An official report by the European drugs agency has revealed that almost one in three drug overdose deaths in the continent are recorded in the UK.

The annual report published by the European Monitoring Centre for Drugs and Drug Addiction (EMCCDA) this week said that the number of deaths from drug overdoses registered in Europe rose by 6 percent to 8,441 in 2015 for the third consecutive year.

Linking the deaths to heroin and other opioids, the survey indicated that 31 percent of them were in the UK and Germany was in second place with 15 percent.

“Over 93 million Europeans have tried an illicit drug in their lives and overdose deaths continue to rise … I am especially concerned that young people are exposed to many new and dangerous drugs,” said Europe’s home affairs commissioner, Dimitris Avramopoulos.

The EMCCDA warned that drug-related deaths in Europe could be much higher due to "systematic under-reporting in some countries" and delays in reporting.
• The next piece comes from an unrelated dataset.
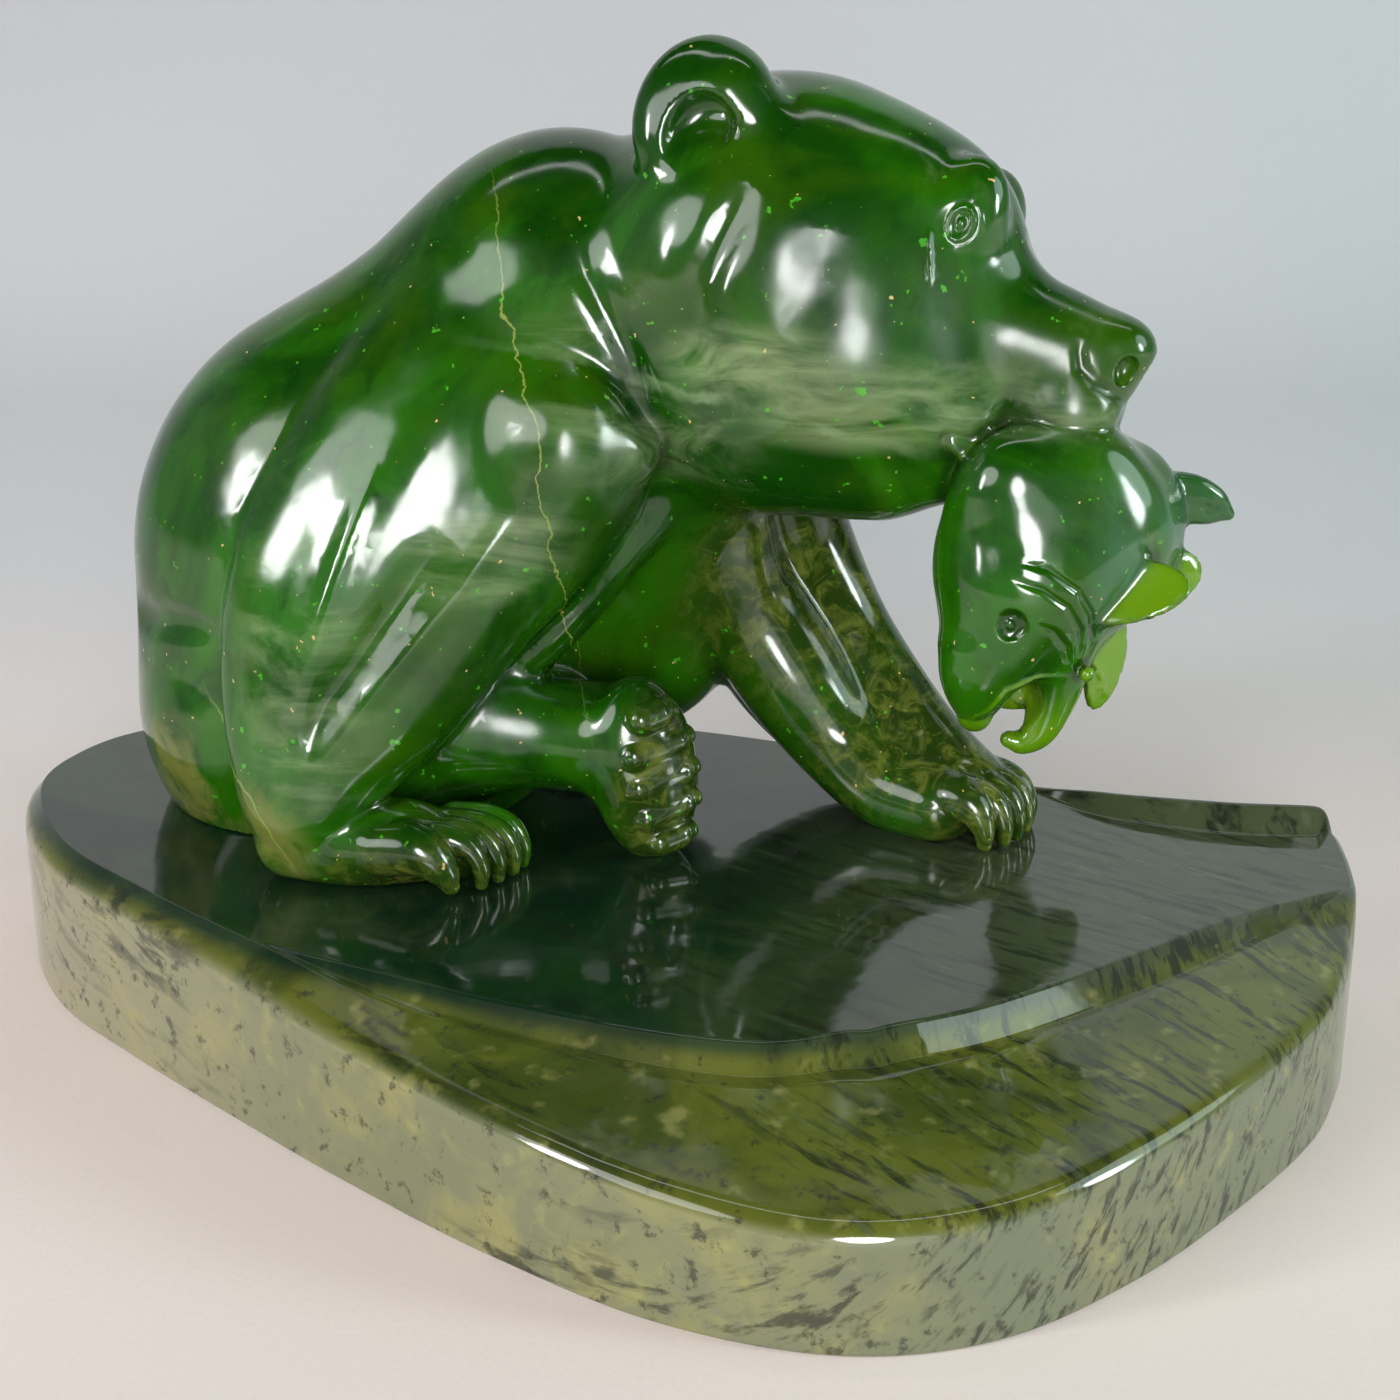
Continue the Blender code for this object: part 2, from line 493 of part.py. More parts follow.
def bear_mesh():
    """The carving's skin, cut level just above the plinth."""
    grid = sample(bear(), BOX_LOW, BOX_HIGH, GRID)
    height = BOX_LOW[2] + np.arange(grid.shape[2]) * GRID
    grid = np.maximum(grid, (GROUND + GAP - height).astype(np.float32))
    return skin(joined(grid), np.array(BOX_LOW, float), GRID)


def around(values, steady=False):
    """A closed smooth line through the values; a steady one never passes beyond them."""
    rise = np.roll(values, -1, 0) - values
    before = np.roll(rise, 1, 0)
    slope = (rise + before) / 2
    if steady:
        both = rise * before > 0
        slope = np.where(both, 2 * rise * before / np.where(both, rise + before, 1), 0)
    t = (np.arange(PLINTH_STEPS) / PLINTH_STEPS)[None, :, None]
    here, after = values[:, None], np.roll(values, -1, 0)[:, None]
    leave, arrive = slope[:, None], np.roll(slope, -1, 0)[:, None]
    line = here + (after - here) * t * t * (3 - 2 * t) + t * (1 - t) * (leave * (1 - t) - arrive * t)
    return line.reshape(-1, values.shape[1])


def plinth_mesh():
    """Rings round the block: underside, wall, slope, ledge and top, closed by two flat faces."""
    edge = np.array(PLINTH_EDGE, float)
    along = np.roll(edge[:, :2], -1, 0) - np.roll(edge[:, :2], 1, 0)
    inward = around(np.stack([-along[:, 1], along[:, 0]], 1) / length(along)[:, None])
    wall = around(edge[:, :2])
    wall_height, slope, ledge_height, ledge, rise = around(edge[:, 2:], steady=True).T
    rings = []
    for run, height in ((PLINTH_FOOT, 0), (0, PLINTH_FOOT), (0, wall_height), (slope, ledge_height),
                        (slope + ledge, ledge_height), (slope + ledge + rise, GROUND)):
        run, height = run + 0 * slope, height + 0 * slope
        rings.append(np.column_stack([wall + inward * run[:, None], height]))
    count = len(rings[0])
    faces = [(r * count + i, r * count + (i + 1) % count,
              (r + 1) * count + (i + 1) % count, (r + 1) * count + i)
             for r in range(len(rings) - 1) for i in range(count)]
    faces.append(tuple(range(count))[::-1])
    faces.append(tuple(range((len(rings) - 1) * count, len(rings) * count)))
    return np.concatenate(rings), faces


def add_piece(name, verts, faces, colour, roughness, crease):
    """A named object in metres with its own material."""
    mesh = bpy.data.meshes.new(name)
    mesh.from_pydata(((verts - CENTRE) / 1000).tolist(), [], [tuple(map(int, f)) for f in faces])
    mesh.validate()
    mesh.shade_smooth()
    mesh.set_sharp_from_angle(angle=np.radians(crease))
    material = bpy.data.materials.new(name)
    material.use_nodes = True
    shader = material.node_tree.nodes["Principled BSDF"]
    shader.inputs["Base Color"].default_value = (*colour, 1)
    shader.inputs["Roughness"].default_value = roughness
    shader.inputs["Metallic"].default_value = 0.0
    mesh.materials.append(material)
    piece = bpy.data.objects.new(name, mesh)
    bpy.context.scene.collection.objects.link(piece)
    return piece


for old in list(bpy.data.objects):
    bpy.data.objects.remove(old)

verts, faces = plinth_mesh()
add_piece("plinth", verts, faces, (0.05, 0.075, 0.03), 0.12, 20)

verts, faces = bear_mesh()
carving = add_piece("bear_and_salmon", verts, faces, (0.03, 0.14, 0.035), 0.08, 50)
thin = carving.modifiers.new("fewer faces", "DECIMATE")
thin.ratio = BEAR_TRIANGLES / (2 * len(faces))
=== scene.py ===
"""A jade bear with a salmon across its jaws, on a cut jade plinth.

The stone is worked here in millimetres, in the same places as the CAD solids, and each piece
is written in metres about the middle of the plinth's underside. The bear's body faces +X and
its head turns towards -Y, the near side.
"""
import math

import bpy
import numpy as np
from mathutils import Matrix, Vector


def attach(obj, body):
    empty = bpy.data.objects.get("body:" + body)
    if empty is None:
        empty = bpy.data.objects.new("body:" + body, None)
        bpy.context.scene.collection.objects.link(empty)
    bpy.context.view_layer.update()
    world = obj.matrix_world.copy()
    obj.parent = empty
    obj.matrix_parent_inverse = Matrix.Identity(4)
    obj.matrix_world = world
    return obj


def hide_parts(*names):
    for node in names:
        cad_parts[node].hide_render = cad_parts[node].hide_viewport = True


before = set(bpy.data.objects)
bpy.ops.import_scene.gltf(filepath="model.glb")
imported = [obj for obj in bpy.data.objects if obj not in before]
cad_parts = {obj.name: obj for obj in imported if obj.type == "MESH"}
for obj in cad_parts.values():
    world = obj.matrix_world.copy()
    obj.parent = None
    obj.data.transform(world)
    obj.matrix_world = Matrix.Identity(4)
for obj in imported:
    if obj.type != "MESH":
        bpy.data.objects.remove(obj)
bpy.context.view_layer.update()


# ---------------------------------------------------------------------------------------------
# The bear and its salmon. One block of green nephrite, sawn and ground to rounded masses with
# diamond wheels, its creases, fins, claws and eyes cut with fine points, and the whole polished
# until it mirrors the room. It stands loose on the plinth, a hair above it.
# ---------------------------------------------------------------------------------------------
GROUND = 38.0                 # height of the plinth's polished top
GAP = 0.3                     # clearance under the carving
BLOCK = 6                     # grid points along one block of the field
BUNCH = 4                     # blocks along one side of the first, rough look at the field
MISREAD = 1.35                # the field may read this many times the true distance
FAR = 24.0                    # distance past which a shape has no say
GRID = 1.0                    # spacing of the grid the carving is skinned on
FILLED = -0.02                # value given to a grid point that is filled with stone
NEIGHBOURS = 6.0              # points within cubes of this size are worked out together
PLAIN_TRIANGLES = 90000       # before the fine cutting is added
SETTLED = 0.03                # a point this near the surface needs no second move
LONGEST_MOVE = 0.5            # how far one move may take a point
# Painted glow: stone thinner than this is painted lighter and yellower, as light shining through it.
GLOW_DEPTH = 7.0              # stone thinner than this lets light through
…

"However, the possibility of under-reporting cannot be dismissed, as Europeans experiencing problems with prescription medicines may access different services than those used by illicit drug users," the report said.

The agency noted that the results of the study put the number of drug deaths in Europe far lower than the US, where 52,000 people died of overdoses in 2015, 33,000 of whom due to opioids.

That number is higher than the rate of death for suicides in the US, 13.4 deaths per 100,000, or the rate of death from car accidents, 11.1 deaths per 100,000 residents.

"In both Europe and North America, the recent emergence of highly potent new synthetic opioids, mostly fentanyl derivatives, is causing considerable concern," it added.

Fentanyl is a synthetic pain killer, which is up to 100 times more powerful than morphine and has been used increasingly as a recreational drug.

The report also revealed that the average age of death from drug overdoses for men was 38 and 41 for women.